▶ [Short exercise]: Your task is to print the material below exactly as presented.

▶ [Source data]:
++++

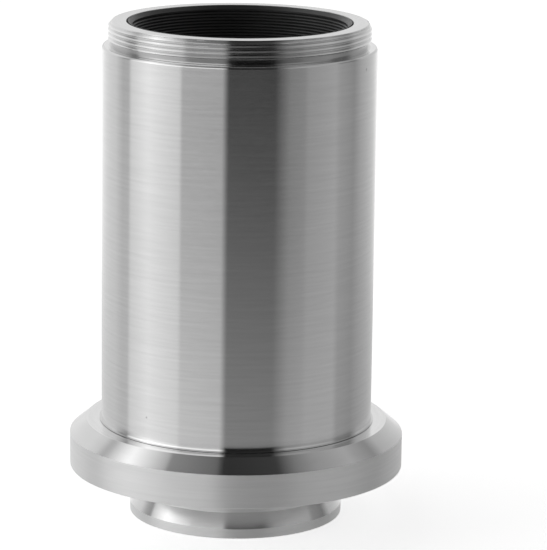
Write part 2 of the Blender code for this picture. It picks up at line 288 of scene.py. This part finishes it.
def turning_line_group():
    """Fine lines left by the tool round the axis: a pattern squeezed along Z and drawn out
    round the piece. Gives a grey value for colour and roughness and a height for the bump."""
    group, source, sink = group_with(
        "turning_lines",
        [("Lines Per Metre", "NodeSocketFloat", METAL_LINES),
         ("Round Stretch", "NodeSocketFloat", ROUND_STRETCH)],
        [("Fine", "NodeSocketFloat"), ("Broad", "NodeSocketFloat"), ("Height", "NodeSocketFloat"),
         ("Radius", "NodeSocketFloat")])
    place = node(group, "ShaderNodeTexCoord").outputs["Object"]
    parts = node(group, "ShaderNodeSeparateXYZ")
    group.links.new(place, parts.inputs[0])
    x, y, z = parts.outputs
    x_squared = math_node(group, "MULTIPLY", x, x)
    y_squared = math_node(group, "MULTIPLY", y, y)
    radius = math_node(group, "SQRT", math_node(group, "ADD", x_squared, y_squared))
    stretched = node(group, "ShaderNodeCombineXYZ")
    for index, across in enumerate((x, y)):
        unit = math_node(group, "DIVIDE", across, radius)
        drawn_out = math_node(group, "MULTIPLY", unit, source.outputs["Round Stretch"])
        group.links.new(drawn_out, stretched.inputs[index])
    along = math_node(group, "ADD", z, radius)
    squeezed = math_node(group, "MULTIPLY", along, source.outputs["Lines Per Metre"])
    group.links.new(squeezed, stretched.inputs[2])
    fine = node(group, "ShaderNodeTexNoise")
    fine.inputs["Scale"].default_value = 1.0
    fine.inputs["Detail"].default_value = 2.0
    group.links.new(stretched.outputs[0], fine.inputs["Vector"])
    slow = node(group, "ShaderNodeVectorMath", operation="MULTIPLY")
    slow.inputs[1].default_value = BROAD_SCALE
    group.links.new(stretched.outputs[0], slow.inputs[0])
    broad = node(group, "ShaderNodeTexNoise")
    broad.inputs["Scale"].default_value = 1.0
    broad.inputs["Detail"].default_value = 3.0
    group.links.new(slow.outputs[0], broad.inputs["Vector"])
    group.links.new(fine.outputs["Fac"], sink.inputs["Fine"])
    group.links.new(broad.outputs["Fac"], sink.inputs["Broad"])
    height = math_node(group, "ADD", math_node(group, "MULTIPLY", fine.outputs["Fac"], 0.7),
                       math_node(group, "MULTIPLY", broad.outputs["Fac"], 0.3))
    group.links.new(height, sink.inputs["Height"])
    group.links.new(radius, sink.inputs["Radius"])
    return group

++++

▶ [Complete output]:
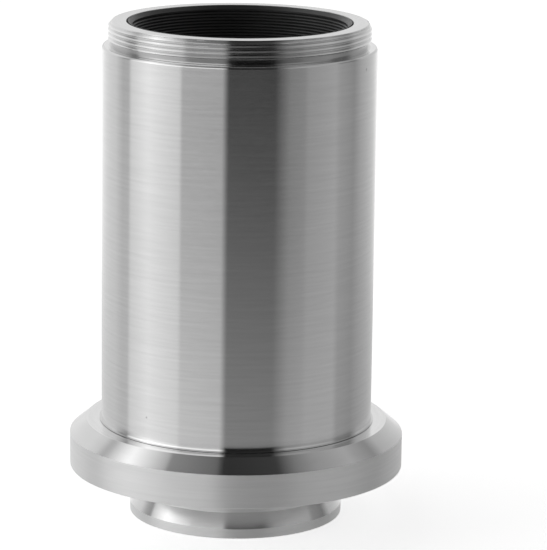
Write part 2 of the Blender code for this picture. It picks up at line 288 of scene.py. This part finishes it.
def turning_line_group():
    """Fine lines left by the tool round the axis: a pattern squeezed along Z and drawn out
    round the piece. Gives a grey value for colour and roughness and a height for the bump."""
    group, source, sink = group_with(
        "turning_lines",
        [("Lines Per Metre", "NodeSocketFloat", METAL_LINES),
         ("Round Stretch", "NodeSocketFloat", ROUND_STRETCH)],
        [("Fine", "NodeSocketFloat"), ("Broad", "NodeSocketFloat"), ("Height", "NodeSocketFloat"),
         ("Radius", "NodeSocketFloat")])
    place = node(group, "ShaderNodeTexCoord").outputs["Object"]
    parts = node(group, "ShaderNodeSeparateXYZ")
    group.links.new(place, parts.inputs[0])
    x, y, z = parts.outputs
    x_squared = math_node(group, "MULTIPLY", x, x)
    y_squared = math_node(group, "MULTIPLY", y, y)
    radius = math_node(group, "SQRT", math_node(group, "ADD", x_squared, y_squared))
    stretched = node(group, "ShaderNodeCombineXYZ")
    for index, across in enumerate((x, y)):
        unit = math_node(group, "DIVIDE", across, radius)
        drawn_out = math_node(group, "MULTIPLY", unit, source.outputs["Round Stretch"])
        group.links.new(drawn_out, stretched.inputs[index])
    along = math_node(group, "ADD", z, radius)
    squeezed = math_node(group, "MULTIPLY", along, source.outputs["Lines Per Metre"])
    group.links.new(squeezed, stretched.inputs[2])
    fine = node(group, "ShaderNodeTexNoise")
    fine.inputs["Scale"].default_value = 1.0
    fine.inputs["Detail"].default_value = 2.0
    group.links.new(stretched.outputs[0], fine.inputs["Vector"])
    slow = node(group, "ShaderNodeVectorMath", operation="MULTIPLY")
    slow.inputs[1].default_value = BROAD_SCALE
    group.links.new(stretched.outputs[0], slow.inputs[0])
    broad = node(group, "ShaderNodeTexNoise")
    broad.inputs["Scale"].default_value = 1.0
    broad.inputs["Detail"].default_value = 3.0
    group.links.new(slow.outputs[0], broad.inputs["Vector"])
    group.links.new(fine.outputs["Fac"], sink.inputs["Fine"])
    group.links.new(broad.outputs["Fac"], sink.inputs["Broad"])
    height = math_node(group, "ADD", math_node(group, "MULTIPLY", fine.outputs["Fac"], 0.7),
                       math_node(group, "MULTIPLY", broad.outputs["Fac"], 0.3))
    group.links.new(height, sink.inputs["Height"])
    group.links.new(radius, sink.inputs["Radius"])
    return group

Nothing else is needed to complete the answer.